Figure 20 and Figure 21 show the cumulative distribution function (CDF) of the 2D position estimation error (horizontally) for the two above-mentioned algorithms. There are two curves in each figure—the red one indicates the result after applying timestamp corrections, while the blue line is for the case without the use of time corrections. It can be seen from these figures that corrected results of position estimation are worse than results of simulations taken with assumption that TDOA errors are limited to ±2 μs (Figure 5 and Figure 6). However, simulation results obtained for TDOA errors in range ±5 μs (Figure 7 and Figure 8) are in quite good agreement with cumulative distribution charts of position estimation error from real field measurements.

It should be added that the results of aircraft position measurements obtained from the system tests in real conditions did not undergo any additional processing. The inability to automatically identify the aircraft on the basis of the recorded voice signals does not allow combining the results of subsequent measurements and applying averaging or filtering the position; therefore, each result of position estimation must be treated separately.

The results clearly indicate that the SI algorithm shows a significantly greater error in the position estimation compared to the Foy algorithm. This effect may be caused by the non-Gaussian distribution of errors in measured TDoA values and possibly correlation between measurement errors while least-squares algorithms expect input data to have uncorrelated Gaussian error characteristics. Additional degradation in position calculation quality may occur with an overdetermined set of equations where signals are received simultaneously by more than three ground receivers. Inconsistent measurement errors, in this case, emphasize the differences between different position calculation algorithms. It is also worth mentioning that TDoA measurements were made in a 3D environment, and the position estimation was limited to the 2D case only. In this case, a nonlinear transformation of the error distribution takes place, which may affect the positioning algorithms in different ways. Future work may include estimating the error distribution and optimizing the position computation algorithm for voice-based multilateration.

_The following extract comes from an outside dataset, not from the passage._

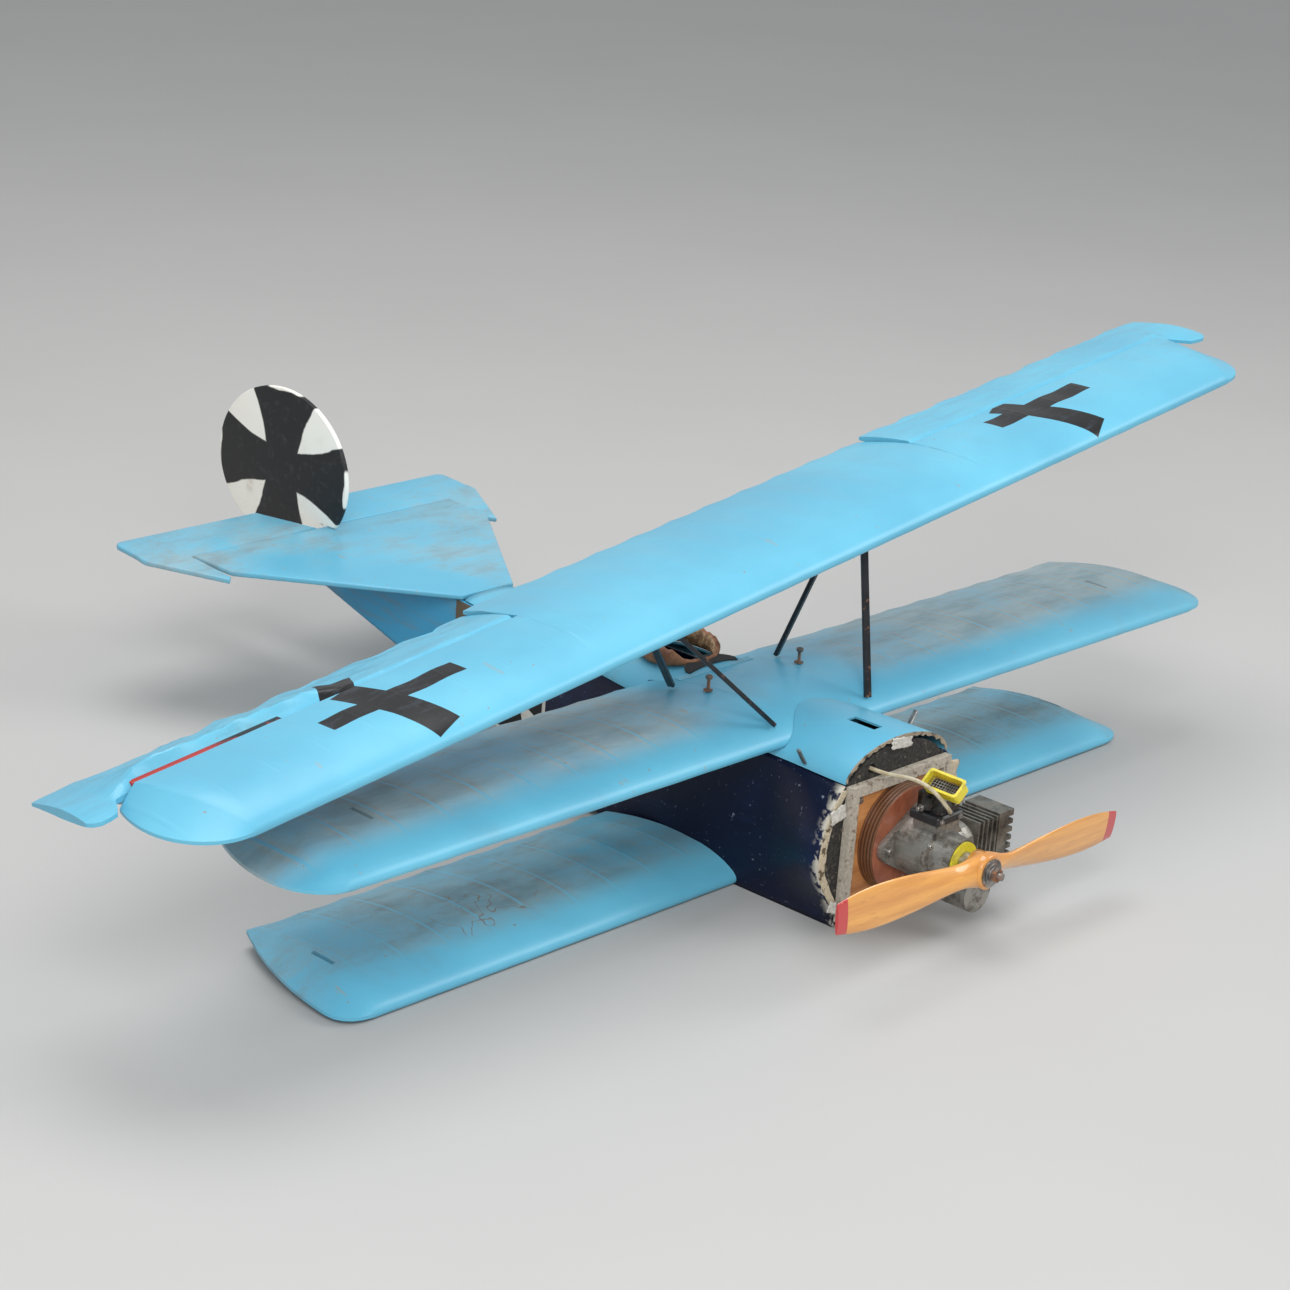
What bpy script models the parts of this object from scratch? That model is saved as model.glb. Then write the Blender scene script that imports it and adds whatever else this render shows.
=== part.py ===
"""Quarter-scale petrol triplane: the airframe, its engine and its working controls.

Metres, +Z up, nose towards -Y, the aircraft's left wing towards +X.
The origin is the middle of the flat belly that the model rests on.
"""
import math

import bmesh
import bpy
from mathutils import Matrix, Vector

# ---- driving dimensions -------------------------------------------------
GAP = 0.0003                    # clearance between touching pieces
SKIN = 0.0025                   # plywood and balsa sheeting

HUB = Vector((0.0, -0.290, 0.095))
PROP_RADIUS = 0.254             # 20 inch propeller
PROP_REST = math.radians(-2.3)
PROP_HUB_DEPTH = 0.024

NOSE_Y = -0.158                 # front face of the round nose former
NOSE_RADIUS = 0.125
NOSE_CENTRE_Z = 0.087
FLARE_END_Y = -0.045            # the round nose has become slab sides here
HALF_WIDTH = 0.087
LONGERON_Z = 0.173              # upper longeron at the nose
TAPER_Y = 0.100                 # the sides start to close in
BELLY_END_Y = 0.190             # the belly starts to rise
BELLY_RISE = 0.20
STERN_Y = 0.815
STERN_HALF_WIDTH = 0.010
DECK_TOP_Z = 0.211
NOSE_DECK_BACK_Y = -0.012
WING_SEAT_BACK_Y = 0.122
SADDLE = 0.0072                 # the sides stand up to meet the wing between those two
DECK_LIFT = 0.0015
DECK_SLOT = (0.015, 0.040, 0.05)
COCKPIT_Y = 0.181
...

Although presentation of position estimation results on a map may provide useful information, e.g., on distribution of errors and systematic shifts, we found that plotting over 6000 processed records on one map makes it unreadable. Instead, we present in Figure 22 one example of aircraft position estimation using recorded voice communication in VHF band (red dot) together with true coordinates from the ADS–B system of all aircraft which were present at the same time in controlled airspace around Gdansk airport (blue dots). In this example the position estimation error was equal to 3.7 km. However, even such large error is smaller than minimal aircraft separation defined for this part of airspace (5 km) and it is clearly visible from the map which aircraft transmitted voice messages. Therefore, our solution may be used for quick verification of transmitting aircraft even when pilots skip aircraft callsigns in their transmission.

6. Conclusions

This paper describes in detail the innovative method of locating airplanes based on audio signals received by several radio stations deployed over a given area. Audio signals are emitted in the 118–136 MHz band by on-board radio stations during voice calls of aircraft pilots with the air traffic control tower. The developed method can be successfully used as an extension of the voice communication system (VCS) standard, which is currently being developed in the world, which is one of the important elements of air traffic management (ATM).

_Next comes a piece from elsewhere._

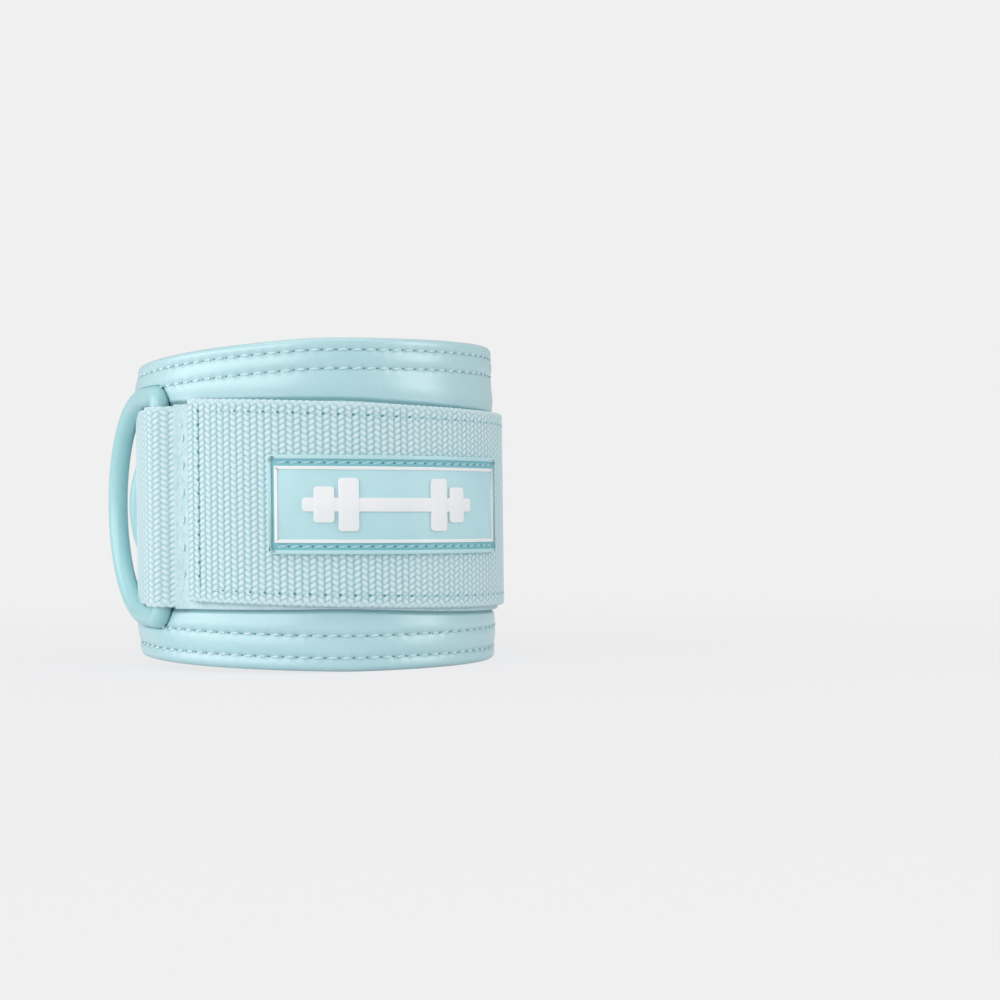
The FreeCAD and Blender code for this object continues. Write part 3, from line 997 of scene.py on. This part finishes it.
def make_patch():
    half = PATCH_LENGTH / 2
    slab = rounded_block(-half + 0.6 * MM, half - 0.6 * MM, PATCH_HALF - 0.6 * MM, 0.05 * MM,
                         0.62 * MM, 0.6 * MM, 0.12 * MM)
    sliced(slab, half)
    put_on_strap(slab, "patch_channel", PATCH_GROOVE, "patch_rubber", "patch_base")

    # Each raised frame: its inset at the ends and along the sides, width, foot, top, finish.
    frames = (
        ("patch_rim", 0.0, 0.0, 1.05 * MM, 0.04 * MM, 1.15 * MM, 0.9 * MM, 0.25 * MM, PATCH_RUBBER,
         "patch_rubber", ()),
        ("patch_border_line", 1.75 * MM, 2.75 * MM, 0.85 * MM, 0.5 * MM, 1.12 * MM, 0.4 * MM,
         0.12 * MM, PATCH_WHITE, "patch_white", ("patch_border",)),
    )
    for name, ends, sides, wide, foot, top, corner, soft, finish, slot, nodes in frames:
        outer = (half - ends, PATCH_HALF - sides)
        ring = raised_frame(outer, (outer[0] - wide, outer[1] - wide), foot, top, corner, soft)
        sliced(ring, half)
        put_on_strap(ring, name, finish, slot, *nodes)

    field = rounded_block(-half + 2.5 * MM, half - 2.5 * MM, PATCH_HALF - 3.5 * MM, 0.5 * MM,
                          0.84 * MM, 0.3 * MM, 0.05 * MM)
    sliced(field, half)
    put_on_strap(field, "patch_field", PATCH_RUBBER, "patch_rubber")

    emblem_half = 23.5 * MM
    plate, gap = 5.0 * MM, 1.0 * MM
    knob = 2.8 * MM
    shift = 2.6 * MM
    small = -emblem_half + knob
    large = small + plate + gap
    parts = []
    for left, right, tall, top in (
            (-emblem_half, emblem_half, 3.4 * MM, 1.30 * MM),
            (large, large + plate, 13.0 * MM, 1.44 * MM),
            (-large - plate, -large, 13.0 * MM, 1.44 * MM),
            (small, small + plate, 8.8 * MM, 1.37 * MM),
            (-small - plate, -small, 8.8 * MM, 1.37 * MM)):
        block = rounded_block(left - shift, right - shift, tall / 2, 0.7 * MM, top,
                              min(0.9 * MM, tall / 3), 0.12 * MM)
        sliced(block, half)
        parts.append(block)
    put_on_strap(joined(parts), "patch_dumbbell", PATCH_WHITE, "patch_white", "patch_emblem")

    threads, hole_shades = bmesh.new(), bmesh.new()
    pitch = 2.9 * MM
    run = 2 * half - 4.4 * MM
    count = int(run / pitch)
    lean = 0.22
    along = Vector((math.cos(lean), math.sin(lean), 0))
    aside = Vector((-math.sin(lean), math.cos(lean), 0))
    out = Vector((0, 0, 1))
    for up in (1, -1):
        y = up * (PATCH_HALF - 1.9 * MM)
        for i in range(count):
            x = -run / 2 + run * (i + 0.5) / count
            bead(threads, Vector((x, y, 0.68 * MM)), along, aside, out, pitch * 0.82, 0.62 * MM,
                 0.26 * MM)
            # Painted shade: a flat dark disc beside each stitch stands for the shade in its needle hole.
            bead(hole_shades, Vector((x + run / count / 2, y, 0.63 * MM)), along, aside, out,
                 0.7 * MM, 0.5 * MM, 0.05 * MM)
    put_on_strap(threads, "patch_stitches", PATCH_THREAD, "thread", "patch_stitching")
    put_on_strap(hole_shades, "patch_needle_hole_shade", HOLE_SHADE, "thread")


make_patch()


# ---------------------------------------------------------------- rings

for node in ("front_d_ring", "rear_d_ring"):
    ring = NODES[node]
    ring.data.materials.clear()
    ring.data.materials.append(ENAMEL)


# ---------------------------------------------------------------- room, light and camera

def pale_room():
    f = Finish("pale_room")
    lit = f.node("ShaderNodeBsdfDiffuse", {}, {"Color": srgb(225, 225, 227)})
    glow = f.node("ShaderNodeEmission", {}, {"Color": srgb(240, 240, 241), "Strength": 1.0})
    path = f.tree.nodes.new("ShaderNodeLightPath")
    seen = Value(f, path.outputs["Is Camera Ray"])
    glossy = Value(f, path.outputs["Is Glossy Ray"])
    away = f.node("ShaderNodeVectorMath", {"operation": "LENGTH"}, {0: f.place()}, "Value")
    pale = f.ramp(away, 0.09, 0.4, 0.88, 1.0)
    share = (seen * pale + glossy * 0.4).clamped()
    mixed = f.node("ShaderNodeMixShader", {}, {0: share, 1: lit, 2: glow})
    f.tree.links.new(mixed.socket, f.output.inputs["Surface"])
    return f.material


def room():
    mesh = bmesh.new()
    bmesh.ops.create_grid(mesh, x_segments=1, y_segments=1, size=6.0)
    floor = finished(mesh, "floor", pale_room(), shade=False)


def lamp(name, place, target, size, power):
    data = bpy.data.lights.new(name, "AREA")
    data.shape = "RECTANGLE"
    data.size, data.size_y = size
    data.energy = power
    made = bpy.data.objects.new(name, data)
    made.location = place
    made.rotation_euler = (Vector(target) - Vector(place)).to_track_quat("-Z", "Y").to_euler()
    bpy.context.scene.collection.objects.link(made)


room()
lamp("left_window", (-0.95, -0.62, 0.30), (0, 0, 0.04), (2.3, 1.2), 16.5)
lamp("right_fill", (1.2, -0.45, 0.45), (0, 0, 0.04), (0.7, 1.1), 5.6)
lamp("top_fill", (0.0, -0.1, 1.3), (0, 0, 0.04), (1.2, 1.2), 3.5)

world = bpy.data.worlds.new("soft_room")
world.use_nodes = True
sky = world.node_tree
sky.nodes.clear()
dim = sky.nodes.new("ShaderNodeBackground")
dim.inputs["Color"].default_value = srgb(240, 240, 241)
dim.inputs["Strength"].default_value = 0.57
bright = sky.nodes.new("ShaderNodeBackground")
bright.inputs["Color"].default_value = srgb(240, 240, 241)
rays = sky.nodes.new("ShaderNodeLightPath")
either = sky.nodes.new("ShaderNodeMixShader")
sky_out = sky.nodes.new("ShaderNodeOutputWorld")
sky.links.new(rays.outputs["Is Camera Ray"], either.inputs["Fac"])
sky.links.new(dim.outputs[0], either.inputs[1])
sky.links.new(bright.outputs[0], either.inputs[2])
sky.links.new(either.outputs[0], sky_out.inputs["Surface"])
bpy.context.scene.world = world

LENS = 78.6
EYE = (0.0, -0.581, 0.041)
YAW_RIGHT = 4.8071     # degrees
PITCH_DOWN = 0.0735    # degrees
ROLL = -0.7            # degrees

camera_data = bpy.data.cameras.new("camera")
camera_data.sensor_width = 36.0
camera_data.lens = LENS
camera_data.clip_start = 0.01
camera_data.dof.use_dof = False
camera = bpy.data.objects.new("camera", camera_data)
camera.location = EYE
camera.rotation_mode = "XYZ"
yaw = math.radians(YAW_RIGHT)
pitch = math.radians(PITCH_DOWN)
camera.matrix_world = (Matrix.Translation(camera.location) @ Matrix.Rotation(-yaw, 4, "Z")
                       @ Matrix.Rotation(math.pi / 2 + pitch, 4, "X")
                       @ Matrix.Rotation(math.radians(ROLL), 4, "Z"))
bpy.context.scene.collection.objects.link(camera)
bpy.context.scene.camera = camera
bpy.context.scene.view_settings.view_transform = "Standard"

To verify the developed method, the technology demonstrator was made, in which five radio stations (RS) distant from the airport by approximately 60 km were located in a given area of northern Poland. The connections of the radio stations with the central server, on which the software for estimating the position of the aircraft was installed, were made via the cellular network. In the adopted implementation of radio stations that use the public LTE network for communication with the system server, the emphasis was placed on the reliability and credibility of data transmission, so the packet transmission mode was used without guaranteed low delays. Multiple queuing of transmitted speech signals, first in localization modules (LM), then in LTE routers (UMAD) and on the system server in order to estimate and compensate for delays, makes such a combined audio signal a delayed signal from single seconds up to several dozens of seconds. In real implementations, the backbone of the VSC system should be based on fixed networks (e.g., fiber optic). Another inconvenience in estimating the accuracy of the aircraft position estimation was difficult to predict shifting of the timestamps of the collected audio files with the model aircraft position obtained from the ADS–B system. In the developed localization system, there is no correlation between audio signals and data generated independently from the ADS–B system.

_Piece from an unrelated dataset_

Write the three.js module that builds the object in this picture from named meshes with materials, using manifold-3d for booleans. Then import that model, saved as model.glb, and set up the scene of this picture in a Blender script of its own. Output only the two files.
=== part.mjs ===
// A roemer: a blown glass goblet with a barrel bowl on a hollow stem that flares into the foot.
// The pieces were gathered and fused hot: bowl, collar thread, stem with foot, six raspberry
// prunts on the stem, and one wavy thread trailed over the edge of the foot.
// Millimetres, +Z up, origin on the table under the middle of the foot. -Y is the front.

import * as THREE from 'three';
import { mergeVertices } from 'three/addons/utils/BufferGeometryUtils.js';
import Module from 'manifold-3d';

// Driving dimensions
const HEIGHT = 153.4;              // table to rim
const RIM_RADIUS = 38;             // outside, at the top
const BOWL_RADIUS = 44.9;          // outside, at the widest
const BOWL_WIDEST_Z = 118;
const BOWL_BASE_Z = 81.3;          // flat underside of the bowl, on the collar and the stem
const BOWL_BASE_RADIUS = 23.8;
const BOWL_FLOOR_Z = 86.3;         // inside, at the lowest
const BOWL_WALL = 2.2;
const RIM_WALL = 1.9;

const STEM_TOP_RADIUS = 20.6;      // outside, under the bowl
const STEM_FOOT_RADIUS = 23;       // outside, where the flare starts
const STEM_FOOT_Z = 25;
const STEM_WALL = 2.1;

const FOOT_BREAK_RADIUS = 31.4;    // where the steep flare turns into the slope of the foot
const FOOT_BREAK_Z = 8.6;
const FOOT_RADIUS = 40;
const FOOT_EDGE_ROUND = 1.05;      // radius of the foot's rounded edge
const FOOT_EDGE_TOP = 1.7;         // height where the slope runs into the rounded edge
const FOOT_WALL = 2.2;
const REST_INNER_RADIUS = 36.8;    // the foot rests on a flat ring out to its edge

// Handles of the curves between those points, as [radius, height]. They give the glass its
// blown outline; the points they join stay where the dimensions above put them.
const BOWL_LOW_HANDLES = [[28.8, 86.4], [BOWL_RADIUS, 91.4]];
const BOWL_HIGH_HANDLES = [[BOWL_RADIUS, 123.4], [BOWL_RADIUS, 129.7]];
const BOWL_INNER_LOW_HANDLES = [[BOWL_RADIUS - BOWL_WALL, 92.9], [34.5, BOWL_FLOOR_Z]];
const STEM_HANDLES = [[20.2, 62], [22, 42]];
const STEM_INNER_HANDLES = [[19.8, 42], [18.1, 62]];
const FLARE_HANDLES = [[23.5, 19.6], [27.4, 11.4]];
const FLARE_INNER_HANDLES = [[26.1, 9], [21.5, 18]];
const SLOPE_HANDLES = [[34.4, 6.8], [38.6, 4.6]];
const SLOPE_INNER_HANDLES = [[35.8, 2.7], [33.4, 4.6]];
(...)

The main result obtained from the conducted experimental studies is the cumulative distribution function (CDF) of the error of the airplane position estimation. Based on the obtained results, it can be concluded that in approximately 50% of all the considered cases, the error in estimating the position of the aircraft did not exceed 2000 m, which, assuming the speed of the localized aircraft at 900 km/h (250 m/s), should be considered satisfactory and acceptable in practical applications. The transition from the demonstration phase to the implementation of the presented method will certainly make it possible to increase the accuracy of the aircraft position estimation after eliminating the shortcomings described in the paper.

Despite the above-mentioned disadvantages, it is worth noting that the developed innovative method of locating aircraft based on speech signals can be used as an alternative to the existing ones. At this point, there are many potential scenarios where the new method would be a valuable complement to the currently used aircraft navigation systems. The proposed solution may be used as a backup positioning system in case of primary systems failure, need for position estimation of aircraft not equipped with SSR or ADS–B devices, or as a tool for quick verification of transmitting aircraft, for example in the case of no callsign exchange. It is worth mentioning the cases of deliberately concealing one’s position in the airspace or failure of the existing radio navigation systems, and the only means of communication between the plane and the traffic controller is the AM radio.